I have not been a fan of Glenn Branca since the beginning… but I have been a fan for a very long time. I discovered Glenn’s work in the late 80’s as an offshoot to my obsession with Sonic Youth… and I quickly realized how important Glenn’s work was not only to Sonic Youth but to so many other artists. I also instantly understood why. It was like meeting Thurston Moore and Lee Ranaldo’s Dad and realizing…“Oh, so that’s where they get it from.”
Glenn immediately influenced my approach to making music, and I found myself spending hours upon hours playing old, cheap, used and half broken guitars… experimenting with alternate tunings and string combinations… recording hours of drones and feedback… and creating delightfully noisy riffs… all because of Glenn. Music creation became less technical and less about the quality of the equipment you used or proper tuning or clear crisp sound… or any of the crap many musicians will feed your head with.
It became more about expression, and creating something primal that grabbed your soul with texture, emotion, the dance of consonance and dissonance creating soundscapes that were unique and exciting. I began to look at making music as art. And because of Glenn I realized was not a musician, but an artist. This revelation released me from the confines of “music” and allowed me to freely explore creating art with sound in an unrestricted way.

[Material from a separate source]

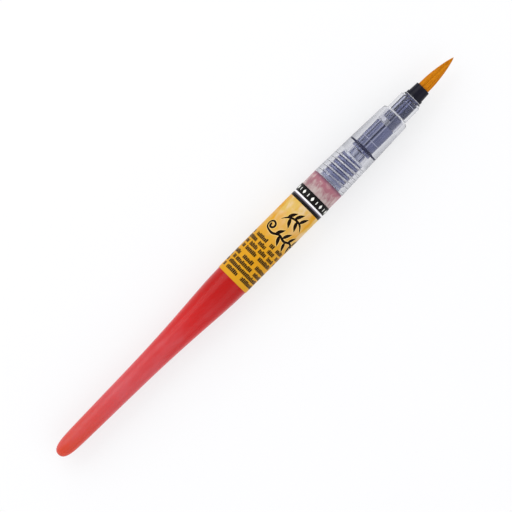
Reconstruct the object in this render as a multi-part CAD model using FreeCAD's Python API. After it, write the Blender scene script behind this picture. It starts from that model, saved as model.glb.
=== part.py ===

Years later while at a local Hammerhead show, I became aware of another sound artist by the name of Brannon Hungness. At the time Brannon was playing in Hammerhead, one of my favorite AM/REP Noise Rock bands as their guitarist. I also learned that Brannon had previously played in The Glenn Branca Ensemble during the Recording and World tours for Branca’s Symphony No. 8 and 10. He was the replacement for Helmet’s Page Hamilton. I also became aware that night that Brannon was living locally in Rochester N.Y., my hometown, as an unlikely transplant from outside of Fargo.
I instantly vowed to meet Brannon when he returned from being on tour with Hammerhead and I knew I needed to work with him. As luck would have it, later that year Brannon happened to be on a date with a friend’s sister and I ran into them at a local coffee house. I was introduced to Brannon, and we instantly hit it off discussing our influences and my love for Hammerhead and Branca. He invited me to get together and jam to see if we click musically. Well, we did and became close friends still collaborating 20 years later with no end in sight. In addition to our project Famous Breathers, Brannon and I have collaborated on many other projects and ensembles over the years.
Just as I can hear Glenn’s influence in the work of many who played with him, I can still hear Glenn’s influence in Brannon’s music to this day. Even his recent releases under the name Eavesdrop Cosmic are peppered with references to the visionary work of Glenn Branca. Listen for yourself at eavesdropcosmic.bandcamp.com and you will certainly hear the influence as well.
While I never played with Glenn Branca myself, I feel as though I was indirectly molded by Glenn through my years of collaboration with Brannon. This is one clear personal connection I feel to the music of Glenn Branca. The other personal connection is seeing the Glenn Branca 100 guitar Orchestra performing Symphony No. 13 – Hallucination City at the Frank Gehry designed Disney Music Hall in Los Angeles. A unique and beautifully designed venue known acoustically as one of the best halls in the World.
It was an out of body experience, and truly is the most memorable live experience of my life. The 100 guitar piece played in its glory in one of the best halls in the World for sound… the results were simply mind blowing. The aural hallucinations played their own symphony in your head throughout the piece, transporting you to another World of sound and state of reality. I literally felt my own energy buzzing within my soul in tune to the sound I was enveloped in… courtesy of Mr. Glenn Branca. It was an experience I will never forget.
I said this the day I heard of Glenn’s passing: “A lot of artists are called visionaries when they don’t deserve it… Glenn Branca was a fucking visionary. A downright, purebred, true fucking visionary.” And it’s a great way to sum up this piece. I will also finish up this piece by including a brief interview with Brannon Hungness discussing Glenn and his experience playing in the Branca Ensemble:
How did you meet Glenn Branca and end up playing in his Ensemble?
He came to Moorhead State University for an experimental electric guitar music festival. I had gone to that college the year before, and even though I was no longer going there, I was close to my music composition professor, Henry Gwiazda. He asked if I would like to perform in the ensemble playing a piece of Glenn’s. I was already a Branca fan so I said yes. While he was there, Glenn and I hung out a lot and I played him some of my music. He said I was a genius. Before he left Moorhead he asked me to join his ensemble as Page Hamilton was too busy with Helmet.
What stands out the most in your memory of playing in the Glenn Branca Ensemble?
The hallucinatory power of the ensemble.
In your experience with Glenn, what did you learn or what influenced you the most in your musical career and direction?
Don’t compromise. Do what you’re passionate about.
If you had to sum up Glenn Branca in one word what would it be?
And like a puff of Smoke, Glenn Branca has left us. But his sounds will forever exist and his influence will
continue to push others in the direction of his vision. RIP Glenn.